34. redeemer] The Heb. is Goel, the title of the near kinsman, to whom according to Jewish law belonged the duty of revenging a murder, as well as that of advocate and general protector. In like manner the Lord is about to rescue His people and take vengeance upon their foe.

may give rest to the earth] All known nations had been more or less troubled by Babylon. Cp. Nahum 3:19, of Nineveh.

A sword is upon the Chaldeans, saith the LORD, and upon the inhabitants of Babylon, and upon her princes, and upon her wise men.
A sword is upon the liars; and they shall dote: a sword is upon her mighty men; and they shall be dismayed.
36. boasters] better than mg. boastings. The reference is to prophets and diviners who promised permanent empire to Babylon.

dote] The same word is rendered are foolish in Jeremiah 5:4.

A sword is upon their horses, and upon their chariots, and upon all the mingled people that are in the midst of her; and they shall become as women: a sword is upon her treasures; and they shall be robbed.
37. the mingled people] foreign mercenary troops. See on Jeremiah 25:20.

A drought is upon her waters; and they shall be dried up: for it is the land of graven images, and they are mad upon their idols.
38. A drought] The Heb. words for drought and sword (differing by one vowel only, ḥôreb, ḥereb) are sufficiently alike to make it quite possible that here as at the beginning of the two previous verses the latter should be read. In that case sword is thought to be used figuratively in reference to the stratagem by which the water supply of Babylon was cut off by its assailants; though this seems rather a farfetched application of the word. Drought on the contrary will more naturally refer to the drying up of the many canals by which the water of the Euphrates was distributed throughout the whole country for drainage and irrigation as well as for commercial purposes. Cp. Jeremiah 51:13; Psalm 137:1.

they are mad upon idols] rather, through idols do they make themselves mad. “Idols,” lit. as mg. terrors, the grotesque objects by which heathen often represent their gods. But there is strong support in the Versions (LXX, Aq., Symm., Syr., Vulg., Targ.) for reading (with different vocalisation) and of idols do they boast themselves (cp. Psalm 97:7).

Therefore the wild beasts of the desert with the wild beasts of the islands shall dwell there, and the owls shall dwell therein: and it shall be no more inhabited for ever; neither shall it be dwelt in from generation to generation.
39. wolves] or perhaps jackals, lit. howling creatures (as mg.).

39, 40. These vv. closely resemble Isaiah 13:19-22.

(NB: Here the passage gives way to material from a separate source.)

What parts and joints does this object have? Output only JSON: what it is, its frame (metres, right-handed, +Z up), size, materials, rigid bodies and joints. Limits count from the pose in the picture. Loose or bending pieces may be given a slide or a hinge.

As God overthrew Sodom and Gomorrah and the neighbour cities thereof, saith the LORD; so shall no man abide there, neither shall any son of man dwell therein.
Behold, a people shall come from the north, and a great nation, and many kings shall be raised up from the coasts of the earth.
41. a people] the Persians. See reference in mg.

from the north] Cp. Jeremiah 50:9.

41–43. A repetition, with the necessary changes, of Jeremiah 6:22-24, where Jerusalem is the object of the threat. See notes there.

They shall hold the bow and the lance: they are cruel, and will not shew mercy: their voice shall roar like the sea, and they shall ride upon horses, every one put in array, like a man to the battle, against thee, O daughter of Babylon.
The king of Babylon hath heard the report of them, and his hands waxed feeble: anguish took hold of him, and pangs as of a woman in travail.
Behold, he shall come up like a lion from the swelling of Jordan unto the habitation of the strong: but I will make them suddenly run away from her: and who is a chosen man, that I may appoint over her? for who is like me? and who will appoint me the time? and who is that shepherd that will stand before me?
44. like a lion] no longer Nebuchadnezzar (Jeremiah 49:19) but Cyrus.

44–46. Adapted from Jeremiah 49:19-21 (where see notes), what is there said of Edom being here applied to Babylon.

Therefore hear ye the counsel of the LORD, that he hath taken against Babylon; and his purposes, that he hath purposed against the land of the Chaldeans: Surely the least of the flock shall draw them out: surely he shall make their habitation desolate with them.
At the noise of the taking of Babylon the earth is moved, and the cry is heard among the nations.
46. At the noise of the taking of Babylon] rather, At the tidings (viz. that) Babylon is taken.

among the nations] no longer merely to the Red Sea (as in Jeremiah 49:21).